**Problem statement:**
Every line from the one with "Reconstruct the object" to the end of the data needs to be copied exactly, and no line before it.

**Provided records:**
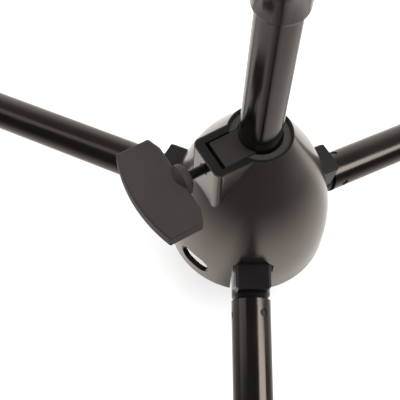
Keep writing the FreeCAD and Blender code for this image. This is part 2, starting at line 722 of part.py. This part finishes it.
for number, azimuth in enumerate(LEG_AZIMUTHS, start=1):
    frame = leg_frame(azimuth)
    tube = cut("tube_%d" % number,
               cylinder("tube_out_%d" % number, tube_r, size.leg_start, size.leg_end, "x"),
               [cylinder("tube_in_%d" % number, tube_r - size.leg_wall, size.leg_start - 1,
                         size.leg_end + 1, "x")]
               + rivet_rods("tube_hole_%d" % number, rivet_r + size.seat_gap, 4, 9))
    finish(tube, "leg_tube_%d" % number, frame)

    knuckle = new_body("knuckle_body_%d" % number)
    side_profile = new_sketch(knuckle, "knuckle_side_%d" % number, "XZ_Plane")
    back = size.block_back
    outline(side_profile, [
        (pivot_s, -back),
        (pivot_s + 3, -size.block_deep),
        (size.block_end, -size.block_deep),
        (size.block_end, size.block_top),
        (pivot_s - back + 5, size.block_top),
        (pivot_s - back, size.block_top - 4),
        (pivot_s - back, 0, back, pivot_s, 0),
    ])
    block = feature(knuckle, "Pad", "knuckle_block_%d" % number, side_profile,
                    Length=size.block_width, Midplane=True)
    half_width = size.block_width.value / 2
    top_edge = size.block_top.value
    end_edge = size.block_end.value
    round_edges(knuckle, "Chamfer", "knuckle_edges_%d" % number, block,
                lambda p, edge: abs(abs(p.y) - half_width) < 0.01
                and (abs(p.z - top_edge) < 0.01 or abs(p.x - end_edge) < 0.01), dim(1.0))
    plug_profile = new_sketch(knuckle, "knuckle_plug_%d" % number, "XY_Plane")
    outline(plug_profile, [
        (size.block_end - 2, 0),
        (size.block_end - 2, 7.8),
        (size.block_end, 7.8),
        (size.leg_start - 0.3, plug_radius),
        (size.plug_end - 1, plug_radius),
        (size.plug_end, plug_radius - 1),
        (size.plug_end, 0),
    ])
    spin_feature(knuckle, "Revolution", "knuckle_stem_%d" % number, plug_profile, "H_Axis")
    pivot_profile = new_sketch(knuckle, "knuckle_pivot_%d" % number, "XZ_Plane")
    ring(pivot_profile, pivot_s, 0, pin_r + size.fit_gap)
    feature(knuckle, "Pocket", "knuckle_bore_%d" % number, pivot_profile,
            Length=dim(20), Midplane=True)
    for index, angle in enumerate(RIVET_TURNS, start=1):
        rivet_profile = new_sketch(knuckle, "rivet_seat_%d_%d" % (number, index), "XY_Plane")
        rivet_profile.AttachmentOffset = FreeCAD.Placement(FreeCAD.Vector(0, 0, 0),
                                                           turn((1, 0, 0), -angle))
        ring(rivet_profile, size.rivet_place, 0, rivet_r + size.seat_gap)
        feature(knuckle, "Pocket", "rivet_bore_%d_%d" % (number, index), rivet_profile,
                Length=dim(9), Reversed=True)
    finish(knuckle, "leg_knuckle_%d" % number, frame)

    rivets = rivet_rods("rivet_%d" % number, rivet_r, 2.5, 7.5)
    finish(compound("rivets_%d" % number, rivets), "leg_rivets_%d" % number, frame)

    pin = fuse("pin_%d" % number, [
        cylinder("pin_shank_%d" % number, pin_r, -ear_out - 0.05, ear_out + 0.05, "y",
                 x=pivot_s),
        cylinder("pin_head_a_%d" % number, pin_r + 1, ear_out + 0.05, ear_out + 1.1, "y",
                 x=pivot_s),
        cylinder("pin_head_b_%d" % number, pin_r + 1, -ear_out - 1.1, -ear_out - 0.05, "y",
                 x=pivot_s),
    ])
    finish(pin, "leg_pin_%d" % number, frame)

    floor = box("floor_block_%d" % number, (150, 230), (-30, 30),
                (-40 - size.leg_apex, -size.leg_apex))
    foot = cut("foot_%d" % number, fuse("foot_solid_%d" % number, [
        cone("foot_lip_%d" % number, foot_r - 1, foot_r, size.foot_start,
             size.foot_start + 1.5, "x"),
        cylinder("foot_barrel_%d" % number, foot_r, size.foot_start + 1.5,
                 size.foot_end - 2, "x"),
        cone("foot_nose_%d" % number, foot_r, foot_r - 2, size.foot_end - 2, size.foot_end, "x"),
    ]), [
        cylinder("foot_socket_%d" % number, tube_r + size.seat_gap, size.foot_start - 1,
                 size.leg_end + 0.05, "x"),
        moved("floor_%d" % number, floor, slope_back),
    ])
    finish(foot, "leg_foot_%d" % number, frame)

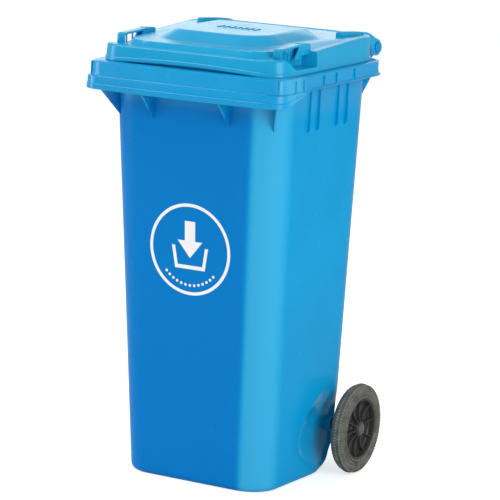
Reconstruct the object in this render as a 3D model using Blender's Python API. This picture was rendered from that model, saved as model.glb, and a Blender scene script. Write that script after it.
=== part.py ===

**Final result:**
Reconstruct the object in this render as a 3D model using Blender's Python API. This picture was rendered from that model, saved as model.glb, and a Blender scene script. Write that script after it.
=== part.py ===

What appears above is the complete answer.